FAQs About the NYS Eminent Domain Procedure Law
Q: What is 'eminent domain'?
A: It is another word for condemnation - the right of the government to take private property for a public purpose. Various examples would be to make way for a road or public park, or to provide housing for disadvantaged persons. The United States and New York Constitutions require the government to pay you fair compensation if it takes your property.
Q: How does the government decide what property is needed for a project?
A: The acquisition of property required for a public improvement occurs after an extensive and thorough engineering process that includes a series of planning and design phases which lead to a determination that the property is necessary in order to construct the public improvement. Prior to acquisition, the condemnor must conduct a public hearing at a location reasonably close to the property which may be acquired for the project, in order to inform the public and to review the public use to be served by the proposed public project and the impact on the environment and residents of the locality where such project will be constructed. If you are an affected property owner, you will be served with advance notice of this hearing. At the hearing, the condemnor shall outline the purpose, proposed location or alternate locations of the public project and any other information it considers pertinent, including maps and descriptions of the property to be acquired. You will be given a reasonable opportunity to present your own oral or written statements and/or documents. Within 90 days after the conclusion of the public hearing, the condemnor must make its determination and findings of fact on the proposed public project and publish a brief synopsis of such in the local newspaper, as well as serve a copy of the synopsis on each affected property owner. Upon request, the full determination and findings must be forwarded to an affected property owner at no cost.
Q: If my property is being acquired how will I know?
A: Probably the first person to contact you will be a representative of the local real estate office of the agency or department that needs your land who will give you preliminary information concerning the proposed acquisition.
Q: What if I don't agree that my property is necessary for this public purpose?

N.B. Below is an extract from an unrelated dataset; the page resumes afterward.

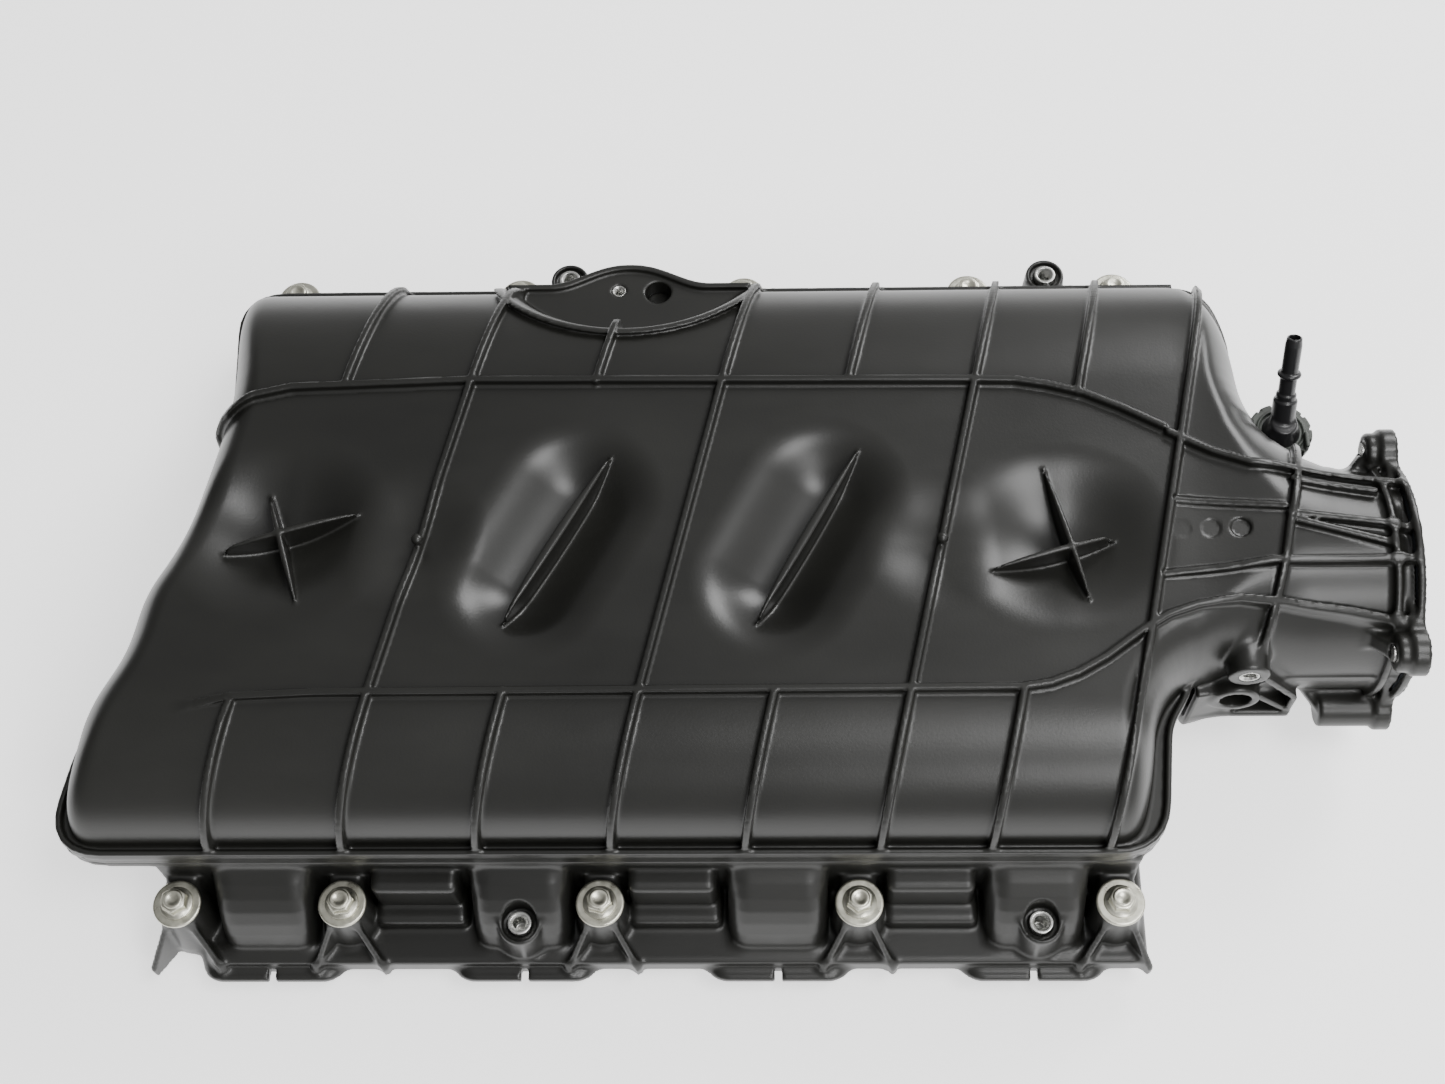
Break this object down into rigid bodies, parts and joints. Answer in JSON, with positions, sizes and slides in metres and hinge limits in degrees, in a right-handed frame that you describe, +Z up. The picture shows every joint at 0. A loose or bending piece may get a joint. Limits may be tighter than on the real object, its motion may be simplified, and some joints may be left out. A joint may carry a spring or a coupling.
{
  "type": "intake manifold",
  "caption": "Moulded engine intake manifold: ribbed plenum over eight runners, side throttle neck, two sloping port flanges with captive bolts.",
  "frame": {"origin": "under the middle of the bounding box, on the plane of the port faces' inner edges", "axes": "+X along the engine towards the throttle, +Y across the engine, +Z up"},
  "size_m": [0.5861, 0.364, 0.1208],
  "materials": {
    "black_nylon": "satin moulded glass-filled nylon",
    "zinc_steel": "zinc-nickel plated steel",
    "plain_steel": "turned steel",
    "seal_rubber": "moulded silicone rubber",
    "fitting_black": "semi-gloss nylon",
    "collar_grey": "weathered grey-green nylon"
  },
  "bodies": {
    "manifold": {"upper_shell": "black_nylon", "middle_shell": "black_nylon", "lower_shell": "black_nylon", "bolt_sleeve_1": "zinc_steel", "bolt_sleeve_2": "zinc_steel", "bolt_sleeve_3": "zinc_steel", "bolt_sleeve_4": "zinc_steel", "bolt_sleeve_5": "zinc_steel", "bolt_sleeve_6": "zinc_steel", "bolt_sleeve_7": "zinc_steel", "bolt_sleeve_8": "zinc_steel", "bolt_sleeve_9": "zinc_steel", "bolt_sleeve_10": "zinc_steel", "port_seal_1": "seal_rubber", "port_seal_2": "seal_rubber", "port_seal_3": "seal_rubber", "port_seal_4": "seal_rubber", "port_seal_5": "seal_rubber", "port_seal_6": "seal_rubber", "port_seal_7": "seal_rubber", "port_seal_8": "seal_rubber", "cover_insert_1": "plain_steel", "cover_insert_2": "plain_steel", "cover_insert_3": "plain_steel", "cover_insert_4": "plain_steel", "throttle_insert_1": "plain_steel", "throttle_insert_2": "plain_steel", "throttle_insert_3": "plain_steel", "throttle_insert_4": "plain_steel", "throttle_seal": "seal_rubber", "sensor_screw_insert": "plain_steel", "side_sensor_insert": "plain_steel", "vacuum_fitting": "fitting_black", "fitting_cap": "collar_grey", "fitting_seal": "seal_rubber"},
    "bolt_1": {"intake_bolt_1": "zinc_steel"},
    "bolt_2": {"intake_bolt_2": "zinc_steel"},
    "bolt_3": {"intake_bolt_3": "zinc_steel"},
    "bolt_4": {"intake_bolt_4": "zinc_steel"},
    "bolt_5": {"intake_bolt_5": "zinc_steel"},
    "bolt_6": {"intake_bolt_6": "zinc_steel"},
    "bolt_7": {"intake_bolt_7": "zinc_steel"},
    "bolt_8": {"intake_bolt_8": "zinc_steel"},
    "bolt_9": {"intake_bolt_9": "zinc_steel"},
    "bolt_10": {"intake_bolt_10": "zinc_steel"}
  },
  "joints": [
    {"name": "bolt_1_slide", "type": "slide", "parent": "manifold", "child": "bolt_1", "axis": [0, 0, 1], "range_m": [0, 0.01]},
    {"name": "bolt_2_slide", "type": "slide", "parent": "manifold", "child": "bolt_2", "axis": [0, 0, 1], "range_m": [0, 0.01]},
    {"name": "bolt_3_slide", "type": "slide", "parent": "manifold", "child": "bolt_3", "axis": [0, 0, 1], "range_m": [0, 0.01]},
    {"name": "bolt_4_slide", "type": "slide", "parent": "manifold", "child": "bolt_4", "axis": [0, 0, 1], "range_m": [0, 0.01]},
    {"name": "bolt_5_slide", "type": "slide", "parent": "manifold", "child": "bolt_5", "axis": [0, 0, 1], "range_m": [0, 0.01]},
    {"name": "bolt_6_slide", "type": "slide", "parent": "manifold", "child": "bolt_6", "axis": [0, 0, 1], "range_m": [0, 0.01]},
    {"name": "bolt_7_slide", "type": "slide", "parent": "manifold", "child": "bolt_7", "axis": [0, 0, 1], "range_m": [0, 0.01]},
    {"name": "bolt_8_slide", "type": "slide", "parent": "manifold", "child": "bolt_8", "axis": [0, 0, 1], "range_m": [0, 0.01]},
    {"name": "bolt_9_slide", "type": "slide", "parent": "manifold", "child": "bolt_9", "axis": [0, 0, 1], "range_m": [0, 0.01]},
    {"name": "bolt_10_slide", "type": "slide", "parent": "manifold", "child": "bolt_10", "axis": [0, 0, 1], "range_m": [0, 0.01]}
  ]
}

A: The law allows you to challenge a municipality or agency's determination that your property is necessary for a public use. An aggrieved person or affected property owner has 30 days from the condemnor's publication in the newspaper of its determination and findings in which to raise an appeal. Such petitions for appeal must be filed in the appellate division of the supreme court in the county in which the property is located, and are limited to the issues, facts and objections raised at the hearing. The supreme court's determination is limited to whether or not the hearing complied with all provisions of law, and whether or not a public use, benefit or purpose will be served by the proposed acquisition.
Q: What is fair market value or just compensation?

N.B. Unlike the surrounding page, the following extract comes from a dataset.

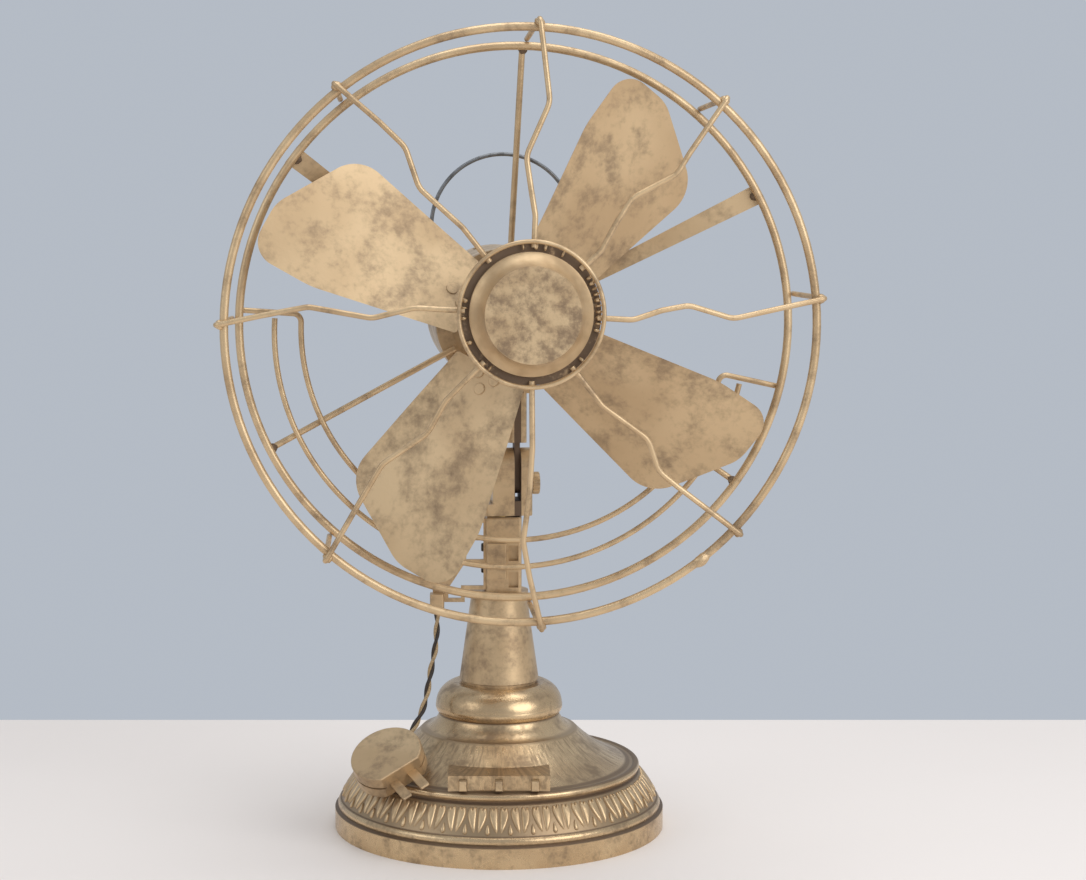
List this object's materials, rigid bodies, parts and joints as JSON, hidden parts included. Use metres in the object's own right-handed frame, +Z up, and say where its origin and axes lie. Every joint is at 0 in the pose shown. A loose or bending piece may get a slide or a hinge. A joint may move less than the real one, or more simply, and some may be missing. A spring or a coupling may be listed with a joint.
{
  "type": "electric table fan",
  "caption": "Antique pattern table fan with a wavy wire guard, sheet blades, tilting and turning head, carry handle, stepped round foot with push keys and a short corded plug",
  "frame": {"origin": "middle of the foot's resting face, on the table", "axes": "+Z up along the column, -Y towards the front with the keys, +X to the right as seen from the front"},
  "size_m": [0.3559, 0.2673, 0.5101],
  "materials": {
    "antique_gold": "matte antique gold with brown patina",
    "dark_steel": "dark oiled steel",
    "steel": "plain machined steel",
    "brass": "dull brass",
    "copper": "varnished copper",
    "felt": "dark green felt",
    "dark_plastic": "moulded dark insulator",
    "cord_braid": "twisted braided cord in gold and dark brown"
  },
  "bodies": {
    "foot": {"foot_shell": "antique_gold", "bottom_plate": "dark_steel", "bottom_screws": "steel", "felt_pad": "felt", "switch_block": "dark_plastic", "switch_screws": "steel", "contact_strips": "brass", "column": "antique_gold", "tie_tube": "steel", "tie_washer": "steel", "tie_nut": "steel", "neck_block": "antique_gold", "side_bracket": "antique_gold", "bracket_screws": "dark_steel", "cord_clip": "antique_gold", "swivel_pin": "steel", "swivel_washer": "brass", "cord": "cord_braid", "plug_body": "antique_gold", "plug_pins": "brass"},
    "key_left": {"speed_key_1": "antique_gold"},
    "key_middle": {"speed_key_2": "antique_gold"},
    "key_right": {"speed_key_3": "antique_gold"},
    "yoke": {"yoke": "antique_gold", "tilt_nut": "dark_steel"},
    "clamp": {"thumb_screw": "antique_gold"},
    "head": {"neck_bar": "antique_gold", "saddle_screws": "steel", "motor_shell_front": "antique_gold", "motor_shell_rear": "antique_gold", "motor_bolts": "steel", "shaft_bushes": "brass", "stator_core": "steel", "field_coils": "copper", "guard_mount_ring": "antique_gold", "guard_screws": "dark_steel", "front_ring": "antique_gold", "rear_ring": "antique_gold", "middle_half_ring": "antique_gold", "inner_half_ring": "antique_gold", "round_bars": "antique_gold", "flat_straps": "antique_gold", "front_wires_upper": "antique_gold", "front_wires_lower": "antique_gold", "boss_ring": "antique_gold", "boss_plate": "antique_gold", "boss_cap": "antique_gold", "boss_nut": "dark_steel"},
    "handle": {"carry_handle": "dark_steel"},
    "rotor": {"shaft": "steel", "rotor_core": "steel", "rotor_end_rings": "copper", "thrust_washers": "brass", "blade_spider": "antique_gold", "hub_screw": "steel", "blade_1": "antique_gold", "blade_2": "antique_gold", "blade_3": "antique_gold", "blade_4": "antique_gold", "blade_rivets": "antique_gold"}
  },
  "joints": [
    {"name": "head_pan", "type": "hinge", "parent": "foot", "child": "yoke", "pos_m": [0, 0, 0.2033], "axis": [0, 0, 1], "range_deg": [-45.5, 34.5]},
    {"name": "head_tilt", "type": "hinge", "parent": "yoke", "child": "head", "pos_m": [0, 0, 0.223], "axis": [0.9954, 0.0958, 0], "range_deg": [-30, 15]},
    {"name": "thumb_screw_turn", "type": "hinge", "parent": "yoke", "child": "clamp", "pos_m": [0, 0, 0.223], "axis": [0.9954, 0.0958, 0], "range_deg": [0, 360]},
    {"name": "rotor_spin", "type": "hinge", "parent": "head", "child": "rotor", "pos_m": [0, 0, 0.331], "axis": [0.0958, -0.9954, 0], "continuous": true},
    {"name": "carry_handle_swing", "type": "hinge", "parent": "head", "child": "handle", "pos_m": [0.0024, -0.02488, 0.362], "axis": [0.9954, 0.0958, 0], "range_deg": [-75, 20]},
    {"name": "key_left_press", "type": "slide", "parent": "foot", "child": "key_left", "axis": [0, 1, 0], "range_m": [0, 0.003], "stiffness_N_per_m": 300, "springref_m": -0.003},
    {"name": "key_middle_press", "type": "slide", "parent": "foot", "child": "key_middle", "axis": [0, 1, 0], "range_m": [0, 0.003], "stiffness_N_per_m": 300, "springref_m": -0.003},
    {"name": "key_right_press", "type": "slide", "parent": "foot", "child": "key_right", "axis": [0, 1, 0], "range_m": [0, 0.003], "stiffness_N_per_m": 300, "springref_m": -0.003}
  ]
}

A: Just compensation is usually considered to be the fair market value - that is, the highest price somebody would pay for the property, were it in the hands of a willing seller. The date upon which the value is assessed will vary, depending upon the governing law. If the parties do not agree on the value, they will typically utilize appraisers to assist in the negotiation process. If the case is litigated, both sides will ordinarily present expert testimony from appraisers as to the fair market value of the property.

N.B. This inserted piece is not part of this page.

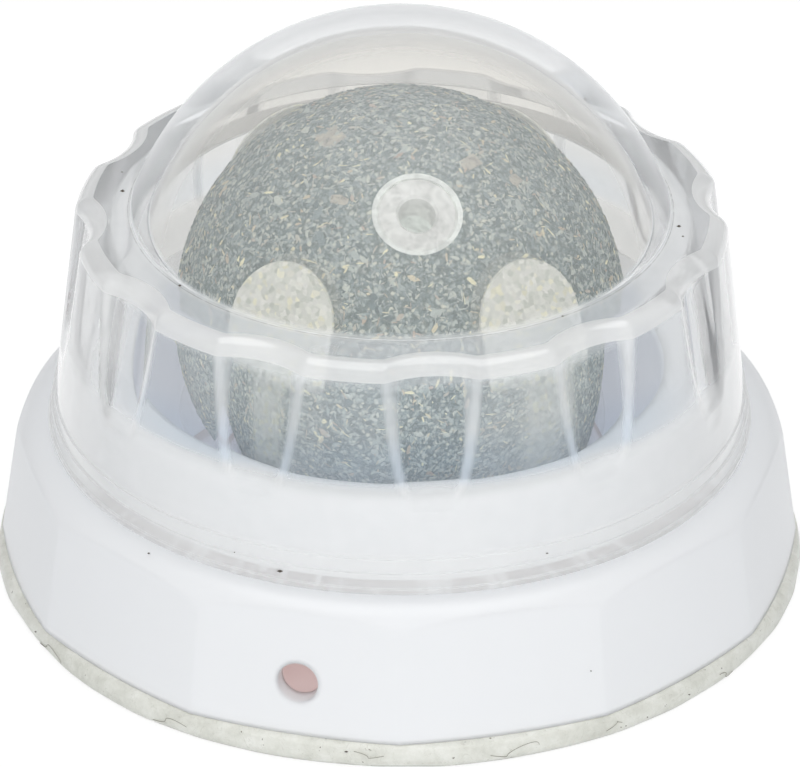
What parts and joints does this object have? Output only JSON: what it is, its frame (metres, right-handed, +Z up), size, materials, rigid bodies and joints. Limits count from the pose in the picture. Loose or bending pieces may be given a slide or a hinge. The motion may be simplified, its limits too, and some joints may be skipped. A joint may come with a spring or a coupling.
{
  "type": "cat ball toy",
  "caption": "A pressed silvervine ball that rolls in soft claws on a white faceted base with a gel pad, under a clear fluted dust cover that lifts off.",
  "frame": {"origin": "middle of the gel pad's underside", "axes": "+Z up through the middle of the toy, -Y towards the front (the side with the hole), +X to the right"},
  "size_m": [0.0608, 0.0608, 0.0434],
  "materials": {
    "gel": "tacky, slightly cloudy",
    "white_plastic": "satin",
    "frosted_plastic": "frosted",
    "pressed_silvervine": "rough pressed chips",
    "core_plastic": "milky, translucent",
    "clear_plastic": "clear, slightly hazy"
  },
  "bodies": {
    "base": {"adhesive_pad": "gel", "bottom_plate": "white_plastic", "base_shell": "white_plastic", "claw_cup": "frosted_plastic"},
    "ball": {"silvervine_ball": "pressed_silvervine", "core_tube": "core_plastic", "core_plug_upper": "core_plastic", "core_plug_lower": "core_plastic"},
    "cover": {"dust_cover": "clear_plastic"}
  },
  "joints": [
    {"name": "ball_roll", "type": "hinge", "parent": "base", "child": "ball", "pos_m": [0, 0, 0.02065], "axis": [1, 0, 0], "continuous": true},
    {"name": "cover_lift", "type": "slide", "parent": "base", "child": "cover", "axis": [0, 0, 1], "range_m": [0, 0.03]}
  ]
}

Q: How is just compensation determined?
A: The law requires the State to pay each property owner the fair market value which, generally, is the same amount of money that the sale of the property would bring under current market conditions. Value is determined as of the date the State acquires the property. In making its appraisal, the State examines the various features of your property, and the prices at which properties similar to yours are being sold. You will receive a summary statement showing the basis for the establishment of fair market value as developed by the appraisal and listing other benefits to which you will be entitled. The methods used in evaluating the property will be thoroughly explained by our representatives.
Q: What if I don't agree with the State's monetary offer?
A: If you or your representatives are unable to arrive at an agreement the law permits you to file a claim in the State Court of Claims. There is a time limitation for the filing of claims but you will have at least three years from the date you are personally notified that the State has acquired your property. Subsequently, a trial will be held before the Court to adjudicate your claim. You will be required to submit an appraisal to the Court, as will the State, and the Court will determine the amounts of compensable damages. The services of an attorney are usually necessary in these cases.